## The problem
Write out the whole listing, matching it exactly.

## Given material

>> BEGIN

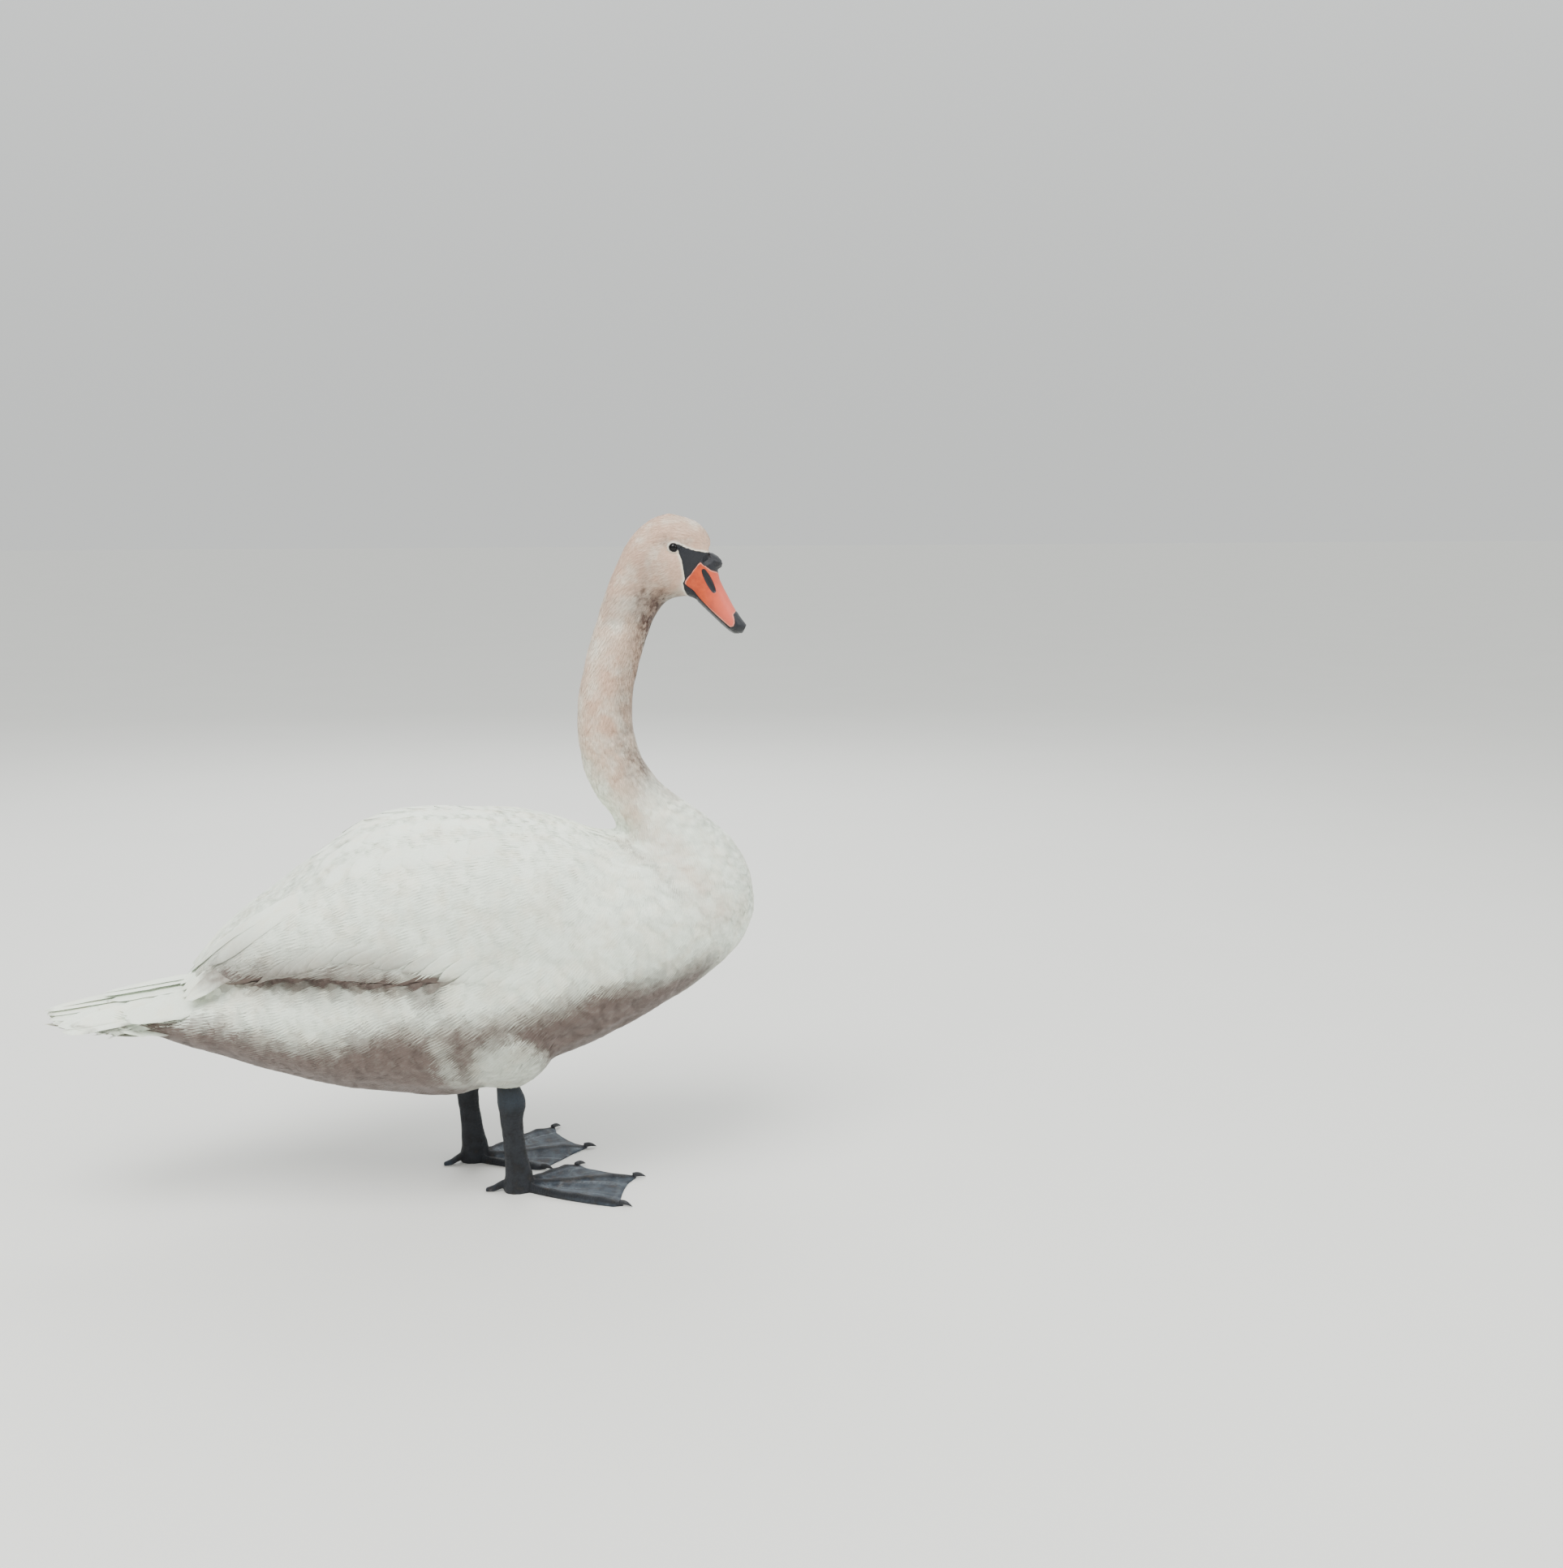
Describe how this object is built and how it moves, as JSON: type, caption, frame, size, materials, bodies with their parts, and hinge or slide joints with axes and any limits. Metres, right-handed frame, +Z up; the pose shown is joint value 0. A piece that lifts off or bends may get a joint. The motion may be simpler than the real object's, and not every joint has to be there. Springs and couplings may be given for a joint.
{
  "type": "mute swan",
  "caption": "Life-size still model of a standing adult mute swan with folded wings, raised neck and webbed feet.",
  "frame": {"origin": "middle of the bird's box on the floor, under the body", "axes": "+X towards the head along the body, +Y towards the bird's left, +Z up"},
  "size_m": [0.85, 0.2964, 0.8279],
  "materials": {
    "feather_white": "matte creamy-white contour feathers",
    "feather_buff": "short matte feathers stained buff",
    "bill_orange": "satin orange horn fading to pink",
    "bill_black": "satin black horn and bare skin",
    "eye_dark": "wet glossy dark brown",
    "leg_slate": "scaly slate-black skin",
    "web_grey": "wrinkled blue-grey webs with ridged toes",
    "claw_black": "dull black horn"
  },
  "bodies": {
    "root": {"head": "feather_buff", "neck_upper": "feather_buff", "neck_middle": "feather_buff", "neck_lower": "feather_buff", "breast": "feather_white", "trunk": "feather_white", "wing_left": "feather_white", "wing_right": "feather_white", "tail": "feather_white", "thigh_left": "feather_white", "thigh_right": "feather_white", "bill_upper": "bill_orange", "bill_lower": "bill_black", "bill_nail": "bill_black", "bill_knob": "bill_black", "eye_left": "eye_dark", "eye_right": "eye_dark", "leg_left": "leg_slate", "leg_right": "leg_slate", "foot_left": "web_grey", "foot_right": "web_grey", "claw_left_1": "claw_black", "claw_left_2": "claw_black", "claw_left_3": "claw_black", "claw_right_1": "claw_black", "claw_right_2": "claw_black", "claw_right_3": "claw_black"}
  },
  "joints": []
}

>> END

## Result of the exercise
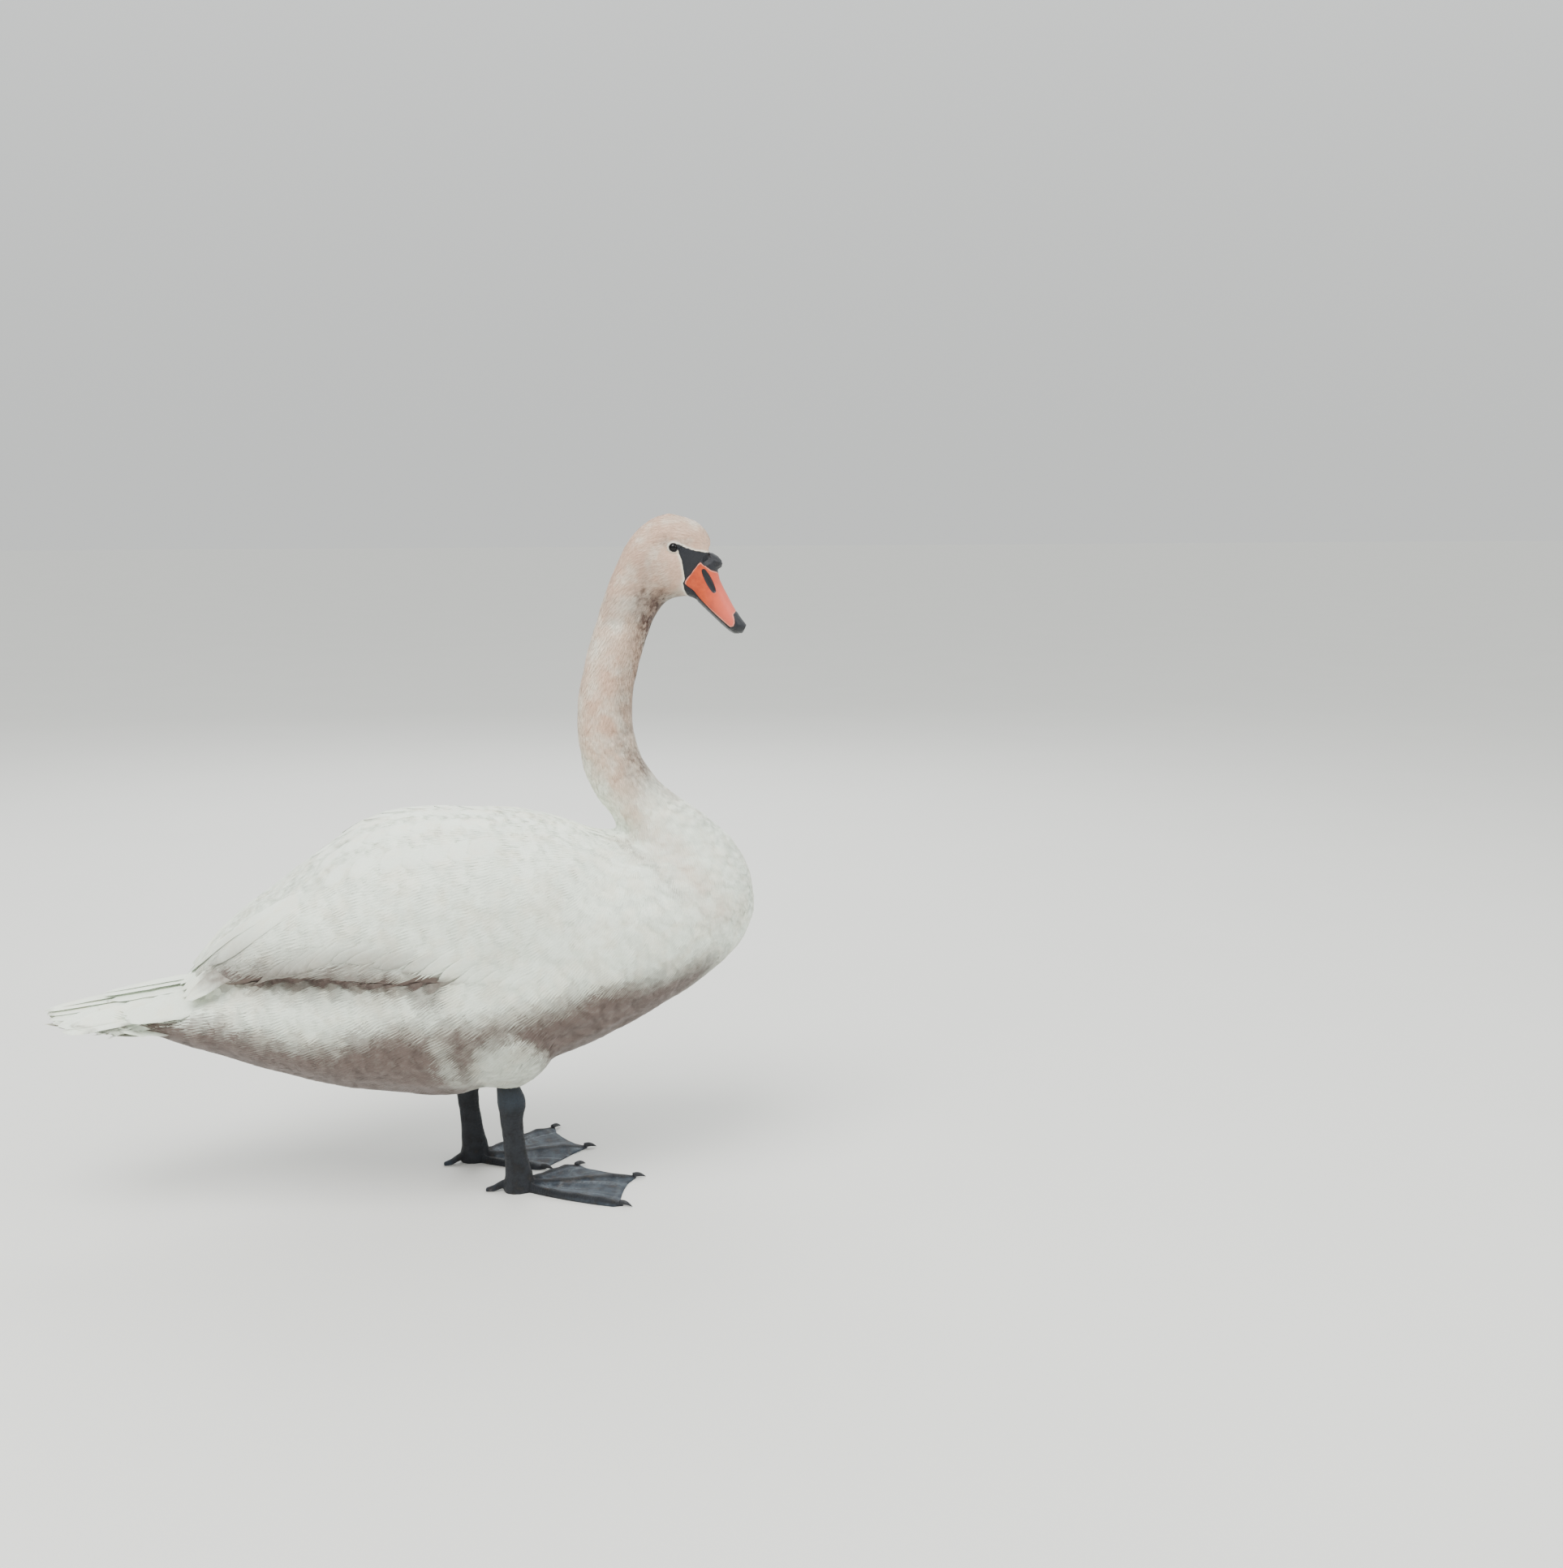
Describe how this object is built and how it moves, as JSON: type, caption, frame, size, materials, bodies with their parts, and hinge or slide joints with axes and any limits. Metres, right-handed frame, +Z up; the pose shown is joint value 0. A piece that lifts off or bends may get a joint. The motion may be simpler than the real object's, and not every joint has to be there. Springs and couplings may be given for a joint.
{
  "type": "mute swan",
  "caption": "Life-size still model of a standing adult mute swan with folded wings, raised neck and webbed feet.",
  "frame": {"origin": "middle of the bird's box on the floor, under the body", "axes": "+X towards the head along the body, +Y towards the bird's left, +Z up"},
  "size_m": [0.85, 0.2964, 0.8279],
  "materials": {
    "feather_white": "matte creamy-white contour feathers",
    "feather_buff": "short matte feathers stained buff",
    "bill_orange": "satin orange horn fading to pink",
    "bill_black": "satin black horn and bare skin",
    "eye_dark": "wet glossy dark brown",
    "leg_slate": "scaly slate-black skin",
    "web_grey": "wrinkled blue-grey webs with ridged toes",
    "claw_black": "dull black horn"
  },
  "bodies": {
    "root": {"head": "feather_buff", "neck_upper": "feather_buff", "neck_middle": "feather_buff", "neck_lower": "feather_buff", "breast": "feather_white", "trunk": "feather_white", "wing_left": "feather_white", "wing_right": "feather_white", "tail": "feather_white", "thigh_left": "feather_white", "thigh_right": "feather_white", "bill_upper": "bill_orange", "bill_lower": "bill_black", "bill_nail": "bill_black", "bill_knob": "bill_black", "eye_left": "eye_dark", "eye_right": "eye_dark", "leg_left": "leg_slate", "leg_right": "leg_slate", "foot_left": "web_grey", "foot_right": "web_grey", "claw_left_1": "claw_black", "claw_left_2": "claw_black", "claw_left_3": "claw_black", "claw_right_1": "claw_black", "claw_right_2": "claw_black", "claw_right_3": "claw_black"}
  },
  "joints": []
}